Authorities were able to find the bull, kill it, and donate its meat to Tillamook County Jail the next day.
The Kentucky Department of Fish and Wildlife Resources recommends a bow hunter wait at least 30 minutes before starting the search for an elk. If the animal has been gut shot, the agency says to wait at least six hours.
Once a hunter has located the elk, the KY DFWR advises the hunter to approach the animal from above and behind the head. Hunters should wait a short distance away and look for signs of life—a rising and falling chest cavity or eye movement.
An elk is likely dead if its eyes don’t blink when touched, according to the KY DFWR.
If the animal is still alive, Hunter-Ed.com recommends shooting the animal again. If rifle hunting, another shot to the base of the ear or heart/lung area should be sufficient. If bow hunting, a hunter should place another arrow in the heart/lung area.
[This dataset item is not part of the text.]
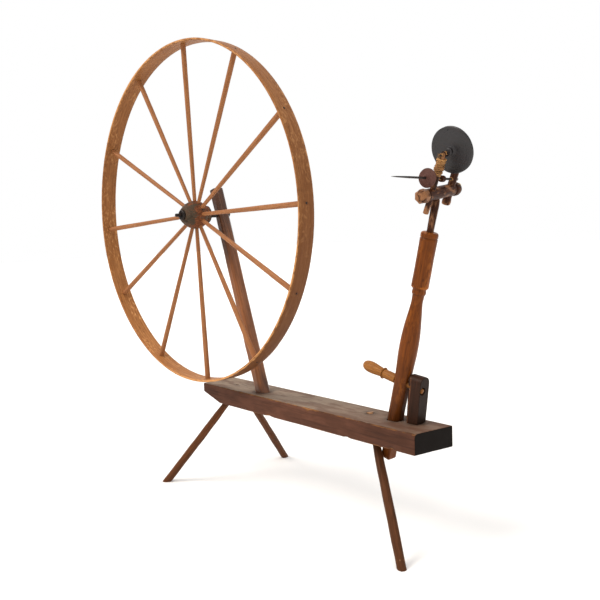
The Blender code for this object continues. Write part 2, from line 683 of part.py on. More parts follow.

Elks are generally shy and rarely injure hunters, but a rutting elk can be dangerous, according to the Rocky Mountain Elk Foundation.
“Bowhunting is all about getting close, but if you get in the way of an 800-pound, testosterone-soaked animal, you could be toast,” the organization says on its website.
It’s unclear whether the elk David shot was in the rut. The rutting seasons generally don’t begin until early September, according to the National Park Service. More likely, the animal charged because it was wounded.